Frames and data representation
It seems so much of the time that as long as we throw “enough” data at a neural network, the structure of that data doesn’t matter too much. At the beginning of the project, I spent a lot of time listening and looking at waveforms of different frame and sequence lengths, trying to imagine what would make sense to learn from. But various people in the class seem to have used quite different lengths for both of these, with fairly consistent results. So I’m not sure how much my mind has changed about data representation being important, but next time I would definitely try to get to generating more audio, sooner.
I would also have liked to experiment with Fourier transforms of the data – one idea I had was to do the Fourier, and plot each frame as an ‘image’ using the phase as one axis and the amplitude as the other axis, pass these images through a convnet, and use that as the inputs to the RNN at each timestep. I wasn’t sure how I would reconstruct audio from the outputs though – perhaps the convnet filters could be constrained to be invertible, or maybe I could have done something like this.
I used the Blocks framework to build the network – I started out writing my own theano code, but realized I might not have time to implement any interesting models if I spent too much time implementing things like plotting and resuming models. In retrospect, I’m not sure how I feel about this decision. I think it was good to become familiar with the way Blocks does things – I spent a lot of time reading the source code and docs. Next time though, I would implement myself from scratch, maybe using pieces from Blocks that I found useful.
I’d also like to test with more layers, and different layer sizes, as well as experimenting with skip-connections. I think a big part of music is that patterns build and change throughout the song, and although that’s maybe not so evident in this pretty monotonous music, I think propagating information about input patterns to later timesteps could be important.
I used a fairly large batch size, and I don’t think that this was a good idea. I would like to rerun some things with a batch size of 1 or 10 or something.
I also trained for a fixed number of epochs (30), and I don’t think that this was enough. The models were taking so long to train though – I’d have to figure out what that is, first.
Lastly, I don’t think that mean squared error quite the right cost to use. It implies that every sample in the frame of audio is equally important to the frame sounding like a good frame, and I don’t think that this is necessarily true – sort of the way we see that generative models produce noisy or blurred images when they’re trained to reconstruct directly to pixel space, I think that using MSE is part of the reason that the audio sounds noisy.
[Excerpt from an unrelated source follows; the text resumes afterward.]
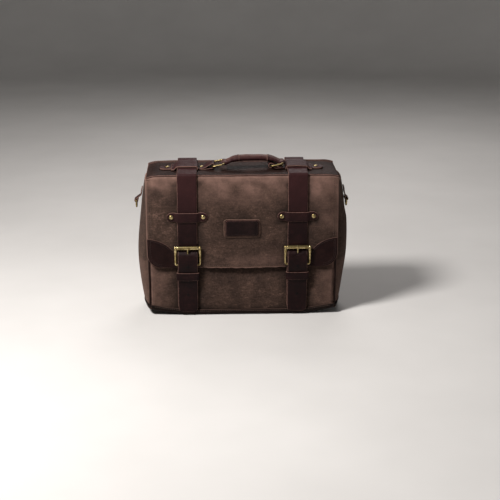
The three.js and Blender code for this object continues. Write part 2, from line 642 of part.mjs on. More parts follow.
function flap() {
  const face = FRONT - GAP; // what lies on the flap starts here
  const holes = [];
  for (const [side, sign] of Object.entries(SIDES)) {
    const x = sign * STRAP_X;
    const keeperHoles = [-1, 1].map((n) => {
      const place = [x + n * KEEPER_RIVET_X, FRONT, FLAP_KEEPER_Z];
      return bar(RIVET_HOLE, 30, Y, place);
    });
    holes.push(...keeperHoles);

    const end = face - THIN / 2;
    const over = face - STRAP - GAP - THIN / 2;
    const clear = STRAP_HALF + 1.5;
    const keeperPath = [
      [-FLAP_KEEPER_HALF_X, end, FLAP_KEEPER_TIP],
      [-FLAP_KEEPER_HALF_X + KEEPER_STEP, end, 1],
      [-clear - KEEPER_STEP, end, 1],
      [-clear, over, 1],
      [clear, over, 1],
      [clear + KEEPER_STEP, end, 1],
      [FLAP_KEEPER_HALF_X - KEEPER_STEP, end, 1],
      [FLAP_KEEPER_HALF_X, end, FLAP_KEEPER_TIP],
    ].map(([dx, y, share]) => {
      return [new THREE.Vector3(x + dx, y, FLAP_KEEPER_Z), share * FLAP_KEEPER_HALF_Z];
    });
    add(`flap_keeper_${side}`, cut(ribbon(keeperPath, Z, THIN), ...keeperHoles), STRAP_LEATHER);
    for (const n of [-1, 1]) {
      const y = face - THIN - GAP;
      const place = new THREE.Vector3(x + n * KEEPER_RIVET_X, y, FLAP_KEEPER_Z);
      const name = `keeper_rivet_${side}_${n * sign > 0 ? "outer" : "inner"}`;
      add(name, rivet(place, Y.clone().negate(), THIN + PANEL), BRASS);
    }

    const ellipse = new THREE.Shape();
    ellipse.absellipse(
      sign * FLAP_HALF, FLAP_BOTTOM, CORNER_PATCH.width, CORNER_PATCH.height, 0, 2 * Math.PI,
    );
    const patch = common(
      slab(ellipse, face - PATCH, face, 20),
      slab(flapOutline(), face - PATCH - 1, face + 1, 8),
    );
    add(`corner_patch_${side}`, patch, BAND);
  }
  add("flap_panel", cut(slab(flapOutline(), FRONT, FRONT + PANEL, 8), ...holes), SUEDE);

  const { x, z, halfX, halfZ, corner } = LABEL;
  const label = new THREE.Shape();
  label.absarc(x + halfX - corner, z + halfZ - corner, corner, 0, 0.5 * Math.PI);
  label.absarc(x - halfX + corner, z + halfZ - corner, corner, 0.5 * Math.PI, Math.PI);
  label.absarc(x - halfX + corner, z - halfZ + corner, corner, Math.PI, 1.5 * Math.PI);
  label.absarc(x + halfX - corner, z - halfZ + corner, corner, 1.5 * Math.PI, 2 * Math.PI);
  add("label_patch", slab(label, face - PATCH, face, 4), STRAP_LEATHER);
}

// The strap down the front, with its buckle, prong, chape and lower keeper.
function buckles() {
  const onFlap = FRONT - GAP - STRAP / 2;
  const topBarY = FRONT - GAP - STRAP - GAP - TOP_BAR - 0.2;
  const eyeOuter = HEEL_BAR + EYE_CLEAR + CHAPE;
  const heelY = CHAPE_Y - eyeOuter;
  const overHeel = heelY - eyeOuter - GAP - STRAP / 2;
  const onChape = CHAPE_Y - CHAPE - GAP - STRAP / 2;
  const onStrip = FRONT_FACE - LIP_THICK - 2 * GAP - STRAP / 2 - 0.1;
  const strapPath = [
    [onFlap, STRAP_BEND_Z, 1],
    [onFlap, TOP_BAR_Z + 4, 1],
    [onFlap - 0.2, TOP_BAR_Z - 2.5, 1],
    [onFlap - 3.5, TOP_BAR_Z - 8, 1],
    [overHeel + 2.2, PRONG_HOLE_Z - 2.5, 1],
    [overHeel, HEEL_BAR_Z + 13, 1],
    [overHeel, HEEL_BAR_Z - 3, 1],
    [onChape, HEEL_BAR_Z - 15, 1],
    [onChape, CHAPE_END_Z - 1.5, 1],
    [onStrip, CHAPE_END_Z - 15, 1],
    [onStrip, STRAP_TIP_Z + 9, 1],
    [onStrip, STRAP_TIP_Z + 4, 0.9],
    [onStrip, STRAP_TIP_Z + 1, 0.68],
    [onStrip, STRAP_TIP_Z, 0.45],
  ];
  const prongPath = [
    [heelY - 2, HEEL_BAR_Z + 3],
    [heelY - 2.4, HEEL_BAR_Z + 19],
    [topBarY - 4.9, TOP_BAR_Z - 5.5],
    [topBarY - 6.2, TOP_BAR_Z + 0.5],
    [topBarY - 6.2, TOP_BAR_Z + 4.5],
  ];
  for (const [side, sign] of Object.entries(SIDES)) {
    const x = sign * STRAP_X;
    const strapStations = strapPath.map(([y, z, share]) => {
      return [new THREE.Vector3(x, y, z), STRAP_HALF * share];
    });
    const slot = box(
      [x - PRONG_SLOT.halfX, x + PRONG_SLOT.halfX],
      [2 * FRONT, FRONT],
      [PRONG_HOLE_Z - PRONG_SLOT.below, PRONG_HOLE_Z + PRONG_SLOT.above],
    );
    add(`strap_front_${side}`, cut(ribbon(strapStations, X, STRAP), slot), STRAP_LEATHER);

    const top = new THREE.Vector3(x, topBarY, TOP_BAR_Z);
    const heel = new THREE.Vector3(x, heelY, HEEL_BAR_Z);
    const up = top.clone().sub(heel);
    const centre = heel.clone().addScaledVector(up, 0.5);
    const half = up.length() / 2;
    const framePath = roundRectangle(
      centre, X, up.clone().normalize(), BUCKLE_HALF - HEEL_BAR, half, BUCKLE_CORNER,
    );
    const normal = X.clone().cross(up).normalize();
    const frame = wireLoop(framePath, normal, HEEL_BAR);
    const roller = bar(TOP_BAR, 2 * (BUCKLE_HALF - BUCKLE_CORNER), X, top.toArray());
    add(`buckle_frame_${side}`, join(frame, roller), BRASS);

    const prongStations = prongPath.map(([y, z]) => [new THREE.Vector3(x, y, z), PRONG]);
    const shank = ribbon(prongStations, X, 2 * PRONG);
    const prongEye = slab(
      ringOutline(eyeOuter - 0.2, HEEL_BAR + EYE_CLEAR), -PRONG_EYE_HALF, PRONG_EYE_HALF,
    );
    prongEye.rotateZ(Math.PI / 2).translate(x, heelY, HEEL_BAR_Z);
    const heelBore = bar(HEEL_BAR + EYE_CLEAR, 20, X, heel.toArray());
    add(`buckle_prong_${side}`, cut(join(prongEye, shank), heelBore), BRASS);

    const chapeEye = slab(ringOutline(eyeOuter, HEEL_BAR + EYE_CLEAR), -CHAPE_HALF, CHAPE_HALF);
    chapeEye.rotateZ(Math.PI / 2).translate(x, heelY, HEEL_BAR_Z);
    const acrossChape = [x - CHAPE_HALF, x + CHAPE_HALF];
    const leg = box(acrossChape, [CHAPE_Y - CHAPE, CHAPE_Y], [CHAPE_END_Z, HEEL_BAR_Z]);
    const prongSlot = box(
      [x - CHAPE_SLOT.halfX, x + CHAPE_SLOT.halfX],
      [2 * FRONT, FRONT],
      [HEEL_BAR_Z - CHAPE_SLOT.halfZ, HEEL_BAR_Z + CHAPE_SLOT.halfZ],
    );
    const socketHole = bar(RIVET_HOLE, 10, Y, [x, CHAPE_Y, LOWER_KEEPER_Z]);
    add(`buckle_chape_${side}`, cut(join(leg, chapeEye), heelBore, prongSlot, socketHole), BAND);

    const socket = slab(ringOutline(SOCKET, SOCKET_HOLE), CHAPE_Y + GAP, CHAPE_Y + GAP + 1);
    add(`snap_socket_${side}`, socket.translate(x, 0, LOWER_KEEPER_Z), BRASS);

    const inX = STRAP_HALF + 0.6;
    const frontY = onChape - STRAP / 2 - GAP;
    const footY = CHAPE_Y - 0.2;
    const keeper = new THREE.Shape();
    keeper.moveTo(CHAPE_HALF + GAP, footY);
    keeper.lineTo(LOWER_KEEPER_HALF_X, footY);
    keeper.lineTo(LOWER_KEEPER_HALF_X, frontY - THIN + 1);
    keeper.lineTo(LOWER_KEEPER_HALF_X - 1, frontY - THIN);
    keeper.lineTo(1 - LOWER_KEEPER_HALF_X, frontY - THIN);
    keeper.lineTo(-LOWER_KEEPER_HALF_X, frontY - THIN + 1);
    keeper.lineTo(-LOWER_KEEPER_HALF_X, footY);
    keeper.lineTo(-CHAPE_HALF - GAP, footY);
    keeper.lineTo(-CHAPE_HALF - GAP, footY - CHAPE + 0.3);
    keeper.lineTo(-inX, footY - CHAPE + 0.3);
    keeper.lineTo(-inX, frontY);
    keeper.lineTo(inX, frontY);
    keeper.lineTo(inX, footY - CHAPE + 0.3);
    keeper.lineTo(CHAPE_HALF + GAP, footY - CHAPE + 0.3);
    const loop = new THREE.ExtrudeGeometry(keeper, {
      depth: 2 * LOWER_KEEPER_HALF,
      bevelEnabled: false,
    });
    loop.translate(x, 0, LOWER_KEEPER_Z - LOWER_KEEPER_HALF);
    add(`lower_keeper_${side}`, loop, STRAP_LEATHER);
  }
}

body();
bodyTrim();
lid();
handle();
flap();
buckles();

export default bag;
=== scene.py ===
import math

import bmesh
import bpy
import numpy as np
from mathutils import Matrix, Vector


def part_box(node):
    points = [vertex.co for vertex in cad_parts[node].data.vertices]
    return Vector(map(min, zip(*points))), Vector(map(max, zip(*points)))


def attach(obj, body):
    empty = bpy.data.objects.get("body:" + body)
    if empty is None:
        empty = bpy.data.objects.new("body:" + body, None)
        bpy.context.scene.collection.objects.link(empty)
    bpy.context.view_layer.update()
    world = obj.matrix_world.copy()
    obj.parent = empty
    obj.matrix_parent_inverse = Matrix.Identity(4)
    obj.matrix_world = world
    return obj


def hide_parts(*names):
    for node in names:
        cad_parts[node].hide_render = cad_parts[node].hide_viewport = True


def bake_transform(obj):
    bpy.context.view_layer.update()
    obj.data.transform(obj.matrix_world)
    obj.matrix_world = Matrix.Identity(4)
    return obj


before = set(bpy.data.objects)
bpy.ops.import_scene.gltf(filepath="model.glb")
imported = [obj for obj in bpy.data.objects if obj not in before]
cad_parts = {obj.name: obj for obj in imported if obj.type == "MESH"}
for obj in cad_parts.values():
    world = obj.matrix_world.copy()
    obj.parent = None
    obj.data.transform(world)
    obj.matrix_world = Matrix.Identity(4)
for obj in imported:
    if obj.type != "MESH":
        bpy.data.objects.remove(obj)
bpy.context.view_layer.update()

MM = 0.001
RANDOM = np.random.default_rng(11)
X, Y, Z = np.eye(3)
SIDES = {"left": -1, "right": 1}
TURN = 2 * math.pi
QUARTER = math.pi / 2


def node_box(name):
    """Lowest and highest corner of a CAD node, in millimetres."""
    low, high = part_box(name)
    return np.array(low) / MM, np.array(high) / MM


# ---- sizes in millimetres, from the frame where it has them ----
flap_low, flap_high = node_box("flap_panel")
panel_low, panel_high = node_box("front_panel")
bottom_low, bottom_high = node_box("bottom_panel")
strap_low, strap_high = node_box("strap_front_right")
bridge_low, bridge_high = node_box("strap_bridge_right")
label_low, label_high = node_box("label_patch")
patch_low, patch_high = node_box("corner_patch_right")
strip_low, strip_high = node_box("lower_strip_right")
piping_low, piping_high = node_box("front_piping_right")

FRONT = flap_low[1]
FLAP_HALF = flap_high[0]
FLAP_BOTTOM = flap_low[2]
FLAP_CORNER = 30.0
FRONT_FACE = panel_low[1]
PANEL_HALF = panel_high[0]
PANEL_FOOT = panel_low[2]
FRONT_TOP = panel_high[2]
# The suede's back rim stays clear of the lid's rolled edge.
_, BACK, BACK_RIM = node_box("back_panel")[1] - [0, 0, 2.1]
MIDDLE_Y = (FRONT_FACE + BACK) / 2
BULGE_HALF = node_box("gusset_right")[1][0]
END_HALF = 204.0
END_FULL = 14.0
FLAT_HALF = 80.0
END_RISE = 15.0
WALL = 3.4
LIP = 11.5
TOP = flap_high[2] + 2
STRAP_X = (strap_low[0] + strap_high[0]) / 2
STRAP_HALF = (strap_high[0] - strap_low[0]) / 2
STRAP = 3.4
TIP_Z = strap_low[2]
KEEPER_Z = sum(node_box("flap_keeper_right"))[2] / 2
LOWER_KEEPER_Z = sum(node_box("lower_keeper_right"))[2] / 2
HEEL = np.array([0, -67.9, 112.0])
TOP_BAR = np.array([0, -70.1, 148.5])
PIVOT = np.array([60.0, 0, TOP + 8])
LINK = 24.0
LINK_ANGLE = math.radians(12)
RING_X, RING_Z = 217.66, 234.0


# ---- number helpers ----
def step(value, low=0.0, high=1.0):
    """0 below low, 1 above high and smooth between them."""
    t = np.clip((np.asarray(value, float) - low) / (high - low), 0, 1)
    return t * t * (3 - 2 * t)


def hill(value, at, width, power=2):
    """1 at one value, falling to 0 on both sides of it."""
    return np.exp(-(np.abs((value - at) / width) ** power))


def past(value, limit):
    """How far a value is past a limit, or 0."""
    return np.clip(value - limit, 0, None)


def ripple(a, b, size, seed):
    """A smooth uneven wave over two coordinates, about -1 to 1. size is its usual wavelength."""
    rng = np.random.default_rng(seed)
    total = 0
    for _ in range(7):
        turn, phase = rng.uniform(0, TURN, 2)
        k = TURN / (size * rng.uniform(0.7, 1.6))
        total = total + np.sin(k * (a * math.cos(turn) + b * math.sin(turn)) + phase)
    return total / 3.6


def unit(v):
    v = np.asarray(v, float)
    return v / np.maximum(np.linalg.norm(v, axis=-1, keepdims=True), 1e-9)


def coords(*columns):
    """Points from their coordinates. A single number counts for every point."""
    return np.stack(np.broadcast_arrays(*columns), -1)


def soften(points, times=3):
    """Cuts a path's corners. The ends stay."""
    p = np.asarray(points, float)
    for _ in range(times):
        a, b = p[:-1] * 0.75 + p[1:] * 0.25, p[:-1] * 0.25 + p[1:] * 0.75
        p = np.concatenate([p[:1], np.stack([a, b], 1).reshape(-1, p.shape[1]), p[-1:]])
    return p


def run_of(path):
    """How far along a path each of its points is."""
    return np.concatenate([[0], np.cumsum(np.linalg.norm(np.diff(path, axis=0), axis=1))])


def at_runs(at, run, values):
    """A path's values at some distances along it."""
    return np.stack([np.interp(at, run, column) for column in values.T], 1)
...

I would have liked to explore the idea I mentioned in class, using a GAN where the discriminator has to discriminate between noise and a frame, but that will be for the future.
I would like to do something more intelligent than just concatenating the last-predicted frames in order to produce audio – a simple averaging over a window in the overlapped predictions might be a good first step, but ultimately this feels like a hack. Thinking about this the way a person might compose music, I would like to do something that could ‘revise’ its predictions – maybe using a bidirectional RNN would have been a good approach to this, or perhaps the “denoising GAN” that I mentioned above would produce better samples over time.